= Work to complete =
Copy the data word for word, keeping every line.

+ + + + + + +

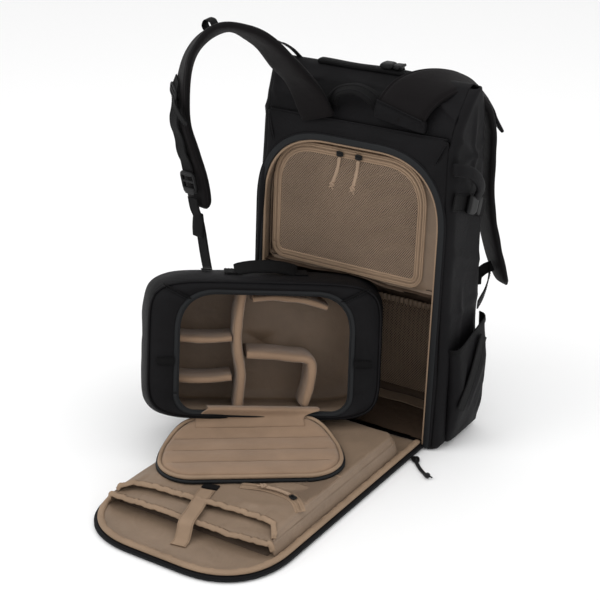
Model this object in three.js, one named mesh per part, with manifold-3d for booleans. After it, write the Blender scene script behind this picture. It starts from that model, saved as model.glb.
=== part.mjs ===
// Camera backpack standing open. The back panel is unzipped and lies on the floor in front of the
// bag, and the padded camera pod stands on it with its own front lid folded down.
// Millimetres, +Z up. The origin is on the floor at the middle of the bag's base, +Y runs from the
// back panel to the front of the bag, and +X is to the right of someone who faces the opening.

import * as THREE from 'three';
import { mergeVertices } from 'three/addons/utils/BufferGeometryUtils.js';
import Module from 'manifold-3d';

const wasm = await Module();
wasm.setup();

const degrees = THREE.MathUtils.degToRad;
const clamp = THREE.MathUtils.clamp;

// Sizes of the bag
const bagHeight = 524;
const bagHalfWidth = 165;
const bagDepth = 150;
const bagCorner = 36;
const seamCorner = 14;
const faceLean = degrees(3.67);
const shellWall = 6;
const liningWall = 1.5;
const gap = 0.3;
const ridgeShare = 0.975;
const ridgeFoot = 0.92;
const cutPast = 3;

// Sizes of the opening in the back panel, and of the door that closes it
const openingHalfWidth = 145;
const openingHeight = 428;
const openingCorner = 107;
const cornerPower = 2.4;
const zipTapeWidth = 10;
const zipTapeThickness = 3;
const doorThickness = 5;
const doorLiningThickness = 3;
const doorRimWidth = 8;
const doorRimHeight = 4;
const doorHingeReach = 20;

// Sizes of the mesh-fronted compartment in the upper half of the bag
const compartmentBottom = 232;
const compartmentTop = 447;
const compartmentRecess = 14;
const compartmentWall = 2;
const meshHalfWidth = 126;
const meshShift = -8;
const meshBottom = 238;
const meshTop = 418;
const meshCorner = 70;
const meshThickness = 1;
const meshFootCorner = 20;
const bandWidth = 13;
const bandThickness = 2.5;
const pullLength = 38;

// Sizes of the gathered pocket on the far wall of the lower space, and of the strip on its floor
const pocketBottom = 24;
const pocketTop = 166;
const pocketHalfWidth = 118;
const pocketFullness = 12;
const pocketWall = 1.2;
const stripWidth = 24;
const stripPlace = 28;

// Sizes of the roll-top's hem, its buckle and the grab handle
const hemHalfLength = 72.5;
const hemShift = -11.5;
const hemWidth = 18;
const hemThickness = 7;
const hemSetForward = 2;
const rollBucklePlace = 34;
const rollBuckleHeight = 9;
const handleShare = 0.912;
const handleHalfSpan = 46;
const handlePlace = 9;
const handleHeight = 33;
const handleStand = 32;
const handleWidth = 22;
const handleThickness = 5;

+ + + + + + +

= Result of this task =
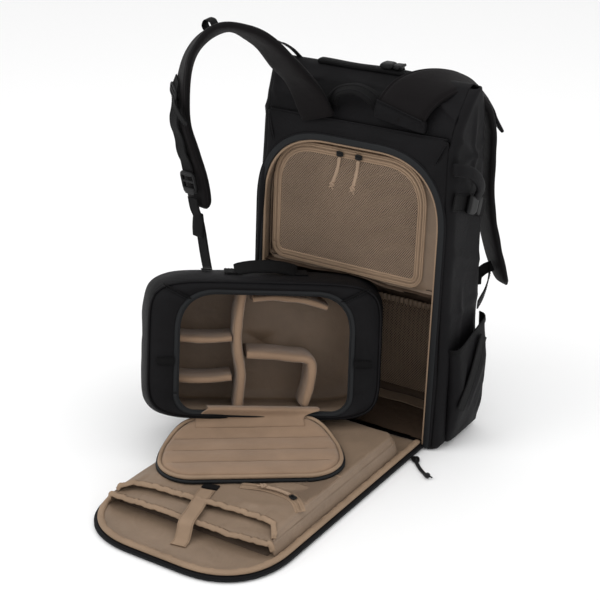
Model this object in three.js, one named mesh per part, with manifold-3d for booleans. After it, write the Blender scene script behind this picture. It starts from that model, saved as model.glb.
=== part.mjs ===
// Camera backpack standing open. The back panel is unzipped and lies on the floor in front of the
// bag, and the padded camera pod stands on it with its own front lid folded down.
// Millimetres, +Z up. The origin is on the floor at the middle of the bag's base, +Y runs from the
// back panel to the front of the bag, and +X is to the right of someone who faces the opening.

import * as THREE from 'three';
import { mergeVertices } from 'three/addons/utils/BufferGeometryUtils.js';
import Module from 'manifold-3d';

const wasm = await Module();
wasm.setup();

const degrees = THREE.MathUtils.degToRad;
const clamp = THREE.MathUtils.clamp;

// Sizes of the bag
const bagHeight = 524;
const bagHalfWidth = 165;
const bagDepth = 150;
const bagCorner = 36;
const seamCorner = 14;
const faceLean = degrees(3.67);
const shellWall = 6;
const liningWall = 1.5;
const gap = 0.3;
const ridgeShare = 0.975;
const ridgeFoot = 0.92;
const cutPast = 3;

// Sizes of the opening in the back panel, and of the door that closes it
const openingHalfWidth = 145;
const openingHeight = 428;
const openingCorner = 107;
const cornerPower = 2.4;
const zipTapeWidth = 10;
const zipTapeThickness = 3;
const doorThickness = 5;
const doorLiningThickness = 3;
const doorRimWidth = 8;
const doorRimHeight = 4;
const doorHingeReach = 20;

// Sizes of the mesh-fronted compartment in the upper half of the bag
const compartmentBottom = 232;
const compartmentTop = 447;
const compartmentRecess = 14;
const compartmentWall = 2;
const meshHalfWidth = 126;
const meshShift = -8;
const meshBottom = 238;
const meshTop = 418;
const meshCorner = 70;
const meshThickness = 1;
const meshFootCorner = 20;
const bandWidth = 13;
const bandThickness = 2.5;
const pullLength = 38;

// Sizes of the gathered pocket on the far wall of the lower space, and of the strip on its floor
const pocketBottom = 24;
const pocketTop = 166;
const pocketHalfWidth = 118;
const pocketFullness = 12;
const pocketWall = 1.2;
const stripWidth = 24;
const stripPlace = 28;

// Sizes of the roll-top's hem, its buckle and the grab handle
const hemHalfLength = 72.5;
const hemShift = -11.5;
const hemWidth = 18;
const hemThickness = 7;
const hemSetForward = 2;
const rollBucklePlace = 34;
const rollBuckleHeight = 9;
const handleShare = 0.912;
const handleHalfSpan = 46;
const handlePlace = 9;
const handleHeight = 33;
const handleStand = 32;
const handleWidth = 22;
const handleThickness = 5;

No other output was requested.